Further information
This event is now fully booked and the waiting list is closed.
The Ig Nobel Tour of the UK is sponsored by the British Science Association as part of the National Science and Engineering Week, March 6-15, 2009.
The show features Marc Abrahams, organizer of the Ig Nobel Prizes and Guardian columnist, together with a gaggle of Ig Nobel Prize winners and other improbable researchers. Marc will review the past year’s improbable research and Ig Nobel Prize winners.
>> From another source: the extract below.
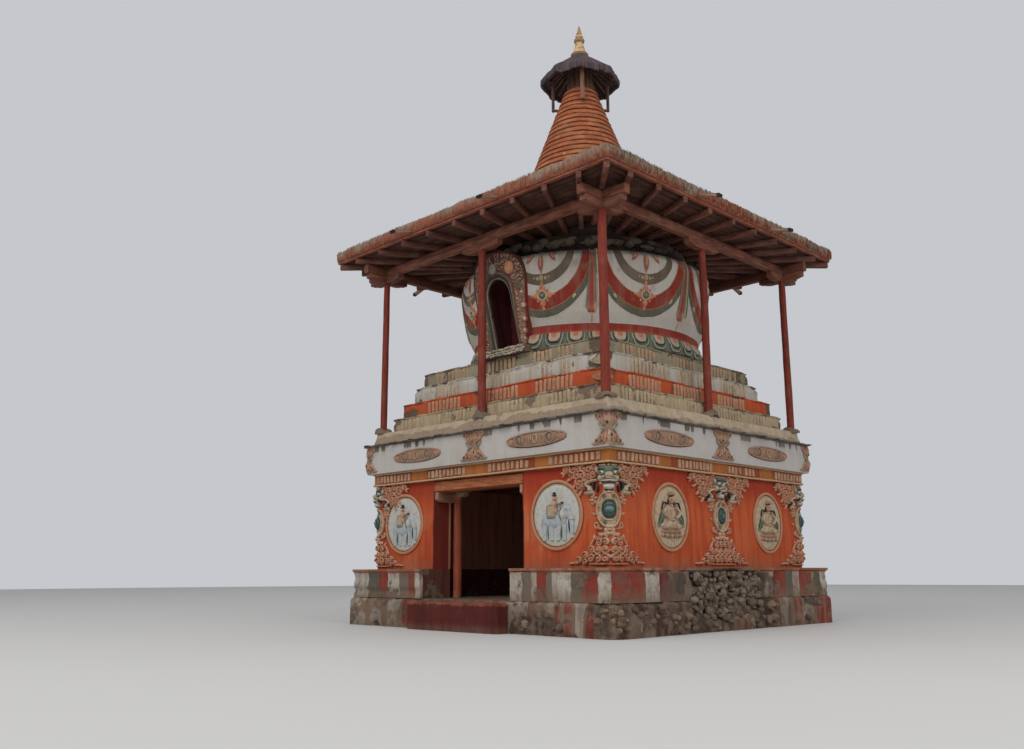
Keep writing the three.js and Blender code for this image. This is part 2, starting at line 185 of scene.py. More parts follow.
def outline_distance(across: Array, up: Array, outline: Pairs) -> Array:
    """Distance to a closed outline, less than 0 inside it.

    Args:
        across, up: coordinates of the points.
        outline: corners of the outline in order.

    Returns:
        The distance of each point.
    """
    distance = np.full(across.shape, 1e9)
    inside = np.zeros(across.shape, dtype=bool)
    for (ax, ay), (bx, by) in zip(outline, outline[1:] + outline[:1]):
        ex, ey = bx - ax, by - ay
        t = np.clip(((across - ax) * ex + (up - ay) * ey) / (ex * ex + ey * ey), 0.0, 1.0)
        distance = np.minimum(distance, np.hypot(across - ax - t * ex, up - ay - t * ey))
        crosses = (ay > up) != (by > up)
        with np.errstate(divide="ignore", invalid="ignore"):
            meets = across < ex * (up - ay) / (by - ay) + ax
        inside ^= crosses & meets
    return np.where(inside, -distance, distance)


# Surfaces


@dataclass
class Surface:
    """Copies of a closed tube of points: columns run round it as a ring, rows run along it.

    Args:
        points: copies x rows x columns x 3.
        loop: the last row joins the first; otherwise both end rows close on their middle points.
        finish: index of the piece's finish.
        fields: named numbers for the points, copies x rows x columns each.
    """

    points: Array
    loop: bool = False
    finish: int = 0
    fields: dict[str, Array] = field(default_factory=dict)

    def __post_init__(self) -> None:
        """A single surface gets its copies axis."""
        if self.points.ndim == 3:
            self.points = self.points[None]
        self.fields = {name: np.broadcast_to(v, self.points.shape[:-1]) for name, v in self.fields.items()}

    def tinted(self, finish: int) -> "Surface":
        """The same surface with another finish of the piece."""
        return replace(self, finish=finish)

    def moved(self, across: float = 0.0, out: float = 0.0, up: float = 0.0) -> "Surface":
        """The same surface shifted."""
        return replace(self, points=self.points + (across, out, up))

    def mirrored(self) -> "Surface":
        """The same surface with its first axis reversed."""
        return replace(self, points=self.points * (-1.0, 1.0, 1.0))

    def marked(self, **fields: Numbers) -> "Surface":
        """The same surface with further named numbers."""
        return replace(self, fields={**self.fields, **fields})


def faces_of(surface: Surface) -> tuple[Array, Array, Array]:
    """Corner points, four-sided faces and three-sided end faces of a surface.

    The grid's cells are the four-sided faces. Each end row gets a fan to its middle point. The faces are
    turned round if the first copy's signed volume, a sixth of the sum of a.(b x c), is less than 0.

    Args:
        surface: the surface to cut into faces.

    Returns:
        Points as n x 3, and the point numbers of the faces as n x 4 and n x 3.
    """
    copies, rows, cols, _ = surface.points.shape
    index = np.arange(rows * cols).reshape(rows, cols)
    last = index if surface.loop else index[:-1]
    following = np.roll(index, -1, axis=0) if surface.loop else index[1:]
    quads = vectors(last, np.roll(last, -1, axis=1), np.roll(following, -1, axis=1), following)
    quads = quads.reshape(-1, 4)
    corners = surface.points.reshape(copies, rows * cols, 3)
    fans = np.zeros((0, 3), dtype=int)
    if not surface.loop:
        ends = surface.points[:, [0, -1]].mean(axis=2)
        corners = np.concatenate([corners, ends], axis=1)
        foot, head = index[0], index[-1]
        low = vectors(np.roll(foot, -1), foot, rows * cols)
        high = vectors(head, np.roll(head, -1), rows * cols + 1)
        fans = np.concatenate([low, high])
    centred = corners[0] - corners[0].mean(axis=0)
    triangles = np.concatenate([quads[:, [0, 1, 2]], quads[:, [0, 2, 3]], fans])
    a, b, c = (centred[triangles[:, k]] for k in range(3))
    if np.einsum("ij,ij->", a, np.cross(b, c)) < 0.0:
        quads, fans = quads[:, ::-1], fans[:, ::-1]
    step = (np.arange(copies) * corners.shape[1])[:, None, None]
    return corners.reshape(-1, 3), (quads + step).reshape(-1, 4), (fans + step).reshape(-1, 3)


def field_values(surface: Surface, name: str) -> Array:
    """A named field at the surface's corner points, with the end rows' means for the middle points.

    Args:
        surface: the surface.
        name: of the field; a surface without it has 0 everywhere.

    Returns:
        One number for each corner point, in the order of faces_of.
    """
    copies, rows, cols, _ = surface.points.shape
    values = surface.fields.get(name, np.zeros((copies, rows, cols)))
    flat = values.reshape(copies, rows * cols)
    if not surface.loop:
        flat = np.concatenate([flat, values[:, [0, -1]].mean(axis=2)], axis=1)
    return flat.reshape(-1)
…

Several Ig winners (and/or colleagues) will try to explain what they did and why they did it, and will field questions.
In this show are: Piers Barnes, Mahmood Bhutta, Marie-Christine Cadiergues, John Hoyland, Erwin Kompanje, Chris McManus, Dan Meyer, Kees Moeliker, David Sims and Charles Spence.
Time limits will be enforced by eight-year-old Miss Sweetie Poo
Marie-Christine Cadiergues, 2008 Ig Nobel Biology Prize winner for discovering that fleas that live on a dog can jump higher than fleas on a cat. She is a professor at Ecole Nationale Veterinaire de Toulouse.
Kees Moeliker is curator of birds at the Natural History Museum Rotterdam. Moeliker won the 2003 Ig Nobel Biology Prize for documenting the first scientifically recorded case of homosexual necrophilia in the mallard duck. He is also the Annals of Improbable Research European Bureau Chief. On this year’s tour he will present new cases of avian necrophilia and a forgotten study on birds and buttons.
David Sims, 2008 Ig Nobel Literature Prize winner for his study “You Bastard: A Narrative Exploration of the Experience of Indignation within Organizations.”
Charles Spence, 2008 Ig Nobel Nutrition Prize winner for electronically modifying the sound of a potato chip to make the person chewing the chip believe it to be crisper and fresher than it really is. He is a professor at the University of Oxford.
Brian Witcombe and Dan Meyer shared the 2007 Ig Nobel Medicine Prize for their penetrating medical report “Sword Swallowing and Its Side Effects.” On this year’s tour they will present newly discovered medical cases of (a) swordswallowing mishaps and (b) unlikely (even more unlikely than swords) objects that non-swordswallowers have swallowed.
Piers Barnes, who shared the 2006 Ig Nobel Mathematics Prize for calculating the number of photographs you must take to (almost) ensure that nobody in a group photo will have their eyes closed. He is a research associate in chemistry at Imperial College London.
Chris McManus wrote the study “Scrotal Asymmetry in Man and in Ancient Sculpture” for which he later received the 2002 Ig Nobel Medcine Prize. He is Professor of Psychology and Medical Education at University College London. On this year’s tour he will explain some of the ways left and right get mixed up through honest error, stupid incompetence, and malicious intent to deceive.
John Hoyland created and edits the “Feedback” column in New Scientist Magazine. He is a repository of improbable discoveries.
Erwin Kompanje studies overlooked spectacular medical history. He is a clinical ethicist at Erasmus University Rotterdam. On this year’s tour he will explain “Alien abduction and devil conquest in 17th century and modern medical literature”.
Mahmood Bhutta does innovative research on the acoustics effects of speaking with a hot potato in one’s mouth. He is a surgeon at Wexham Park Hospital.
Tickets for this show are free but are limited to 2 per person and must be booked in advance, email events@imperial.ac.uk with your name, email and postal address. Tickets will be mailed approximately one week before the show.
Each tickets entitles you to one free drink (beer, wine or soft drink) at the reception following the show.